%%

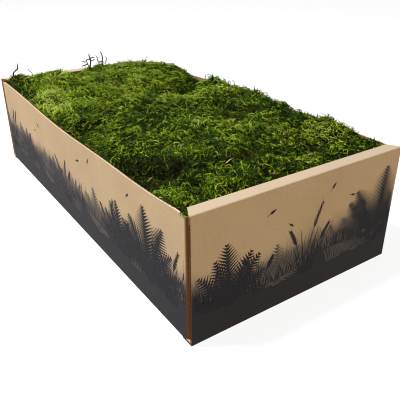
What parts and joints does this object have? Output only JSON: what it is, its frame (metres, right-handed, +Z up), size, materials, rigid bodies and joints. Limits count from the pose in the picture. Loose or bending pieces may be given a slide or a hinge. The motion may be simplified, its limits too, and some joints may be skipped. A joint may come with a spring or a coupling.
{
  "type": "tray of sheet moss",
  "caption": "Long folded tray of corrugated board with rolled end walls, packed to the brim with sheets of feathery green moss that meet along dark creases.",
  "frame": {"origin": "centre of the tray's underside", "axes": "+Y along the tray to its back end wall, +X to its right long wall, +Z up"},
  "size_m": [0.3072, 0.6, 0.1748],
  "materials": {
    "board": "matt brown corrugated board",
    "moss_light": "feathery yellow-green moss",
    "moss_mid": "feathery mid-green moss",
    "moss_deep": "feathery deep-green moss",
    "moss_buried": "flattened brown-green moss"
  },
  "bodies": {
    "root": {"tray": "board", "back_left_moss_sheet": "moss_light", "back_right_moss_sheet": "moss_mid", "right_ridge_moss_sheet": "moss_deep", "middle_moss_sheet": "moss_mid", "front_moss_sheet": "moss_deep", "buried_moss_sheet_1_front": "moss_buried", "buried_moss_sheet_1_back": "moss_buried", "buried_moss_sheet_2_front": "moss_buried", "buried_moss_sheet_2_back": "moss_buried", "buried_moss_sheet_3_front": "moss_buried", "buried_moss_sheet_3_back": "moss_buried"}
  },
  "joints": []
}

%%

What is being asked
Reproduce all of the material above word for word.

Problem solution
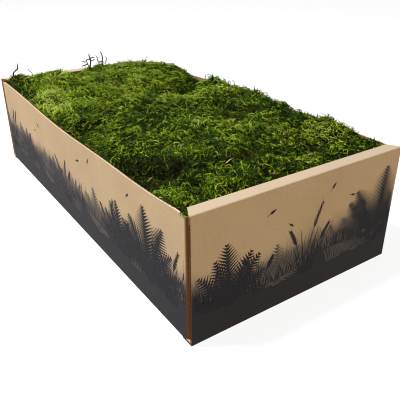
What parts and joints does this object have? Output only JSON: what it is, its frame (metres, right-handed, +Z up), size, materials, rigid bodies and joints. Limits count from the pose in the picture. Loose or bending pieces may be given a slide or a hinge. The motion may be simplified, its limits too, and some joints may be skipped. A joint may come with a spring or a coupling.
{
  "type": "tray of sheet moss",
  "caption": "Long folded tray of corrugated board with rolled end walls, packed to the brim with sheets of feathery green moss that meet along dark creases.",
  "frame": {"origin": "centre of the tray's underside", "axes": "+Y along the tray to its back end wall, +X to its right long wall, +Z up"},
  "size_m": [0.3072, 0.6, 0.1748],
  "materials": {
    "board": "matt brown corrugated board",
    "moss_light": "feathery yellow-green moss",
    "moss_mid": "feathery mid-green moss",
    "moss_deep": "feathery deep-green moss",
    "moss_buried": "flattened brown-green moss"
  },
  "bodies": {
    "root": {"tray": "board", "back_left_moss_sheet": "moss_light", "back_right_moss_sheet": "moss_mid", "right_ridge_moss_sheet": "moss_deep", "middle_moss_sheet": "moss_mid", "front_moss_sheet": "moss_deep", "buried_moss_sheet_1_front": "moss_buried", "buried_moss_sheet_1_back": "moss_buried", "buried_moss_sheet_2_front": "moss_buried", "buried_moss_sheet_2_back": "moss_buried", "buried_moss_sheet_3_front": "moss_buried", "buried_moss_sheet_3_back": "moss_buried"}
  },
  "joints": []
}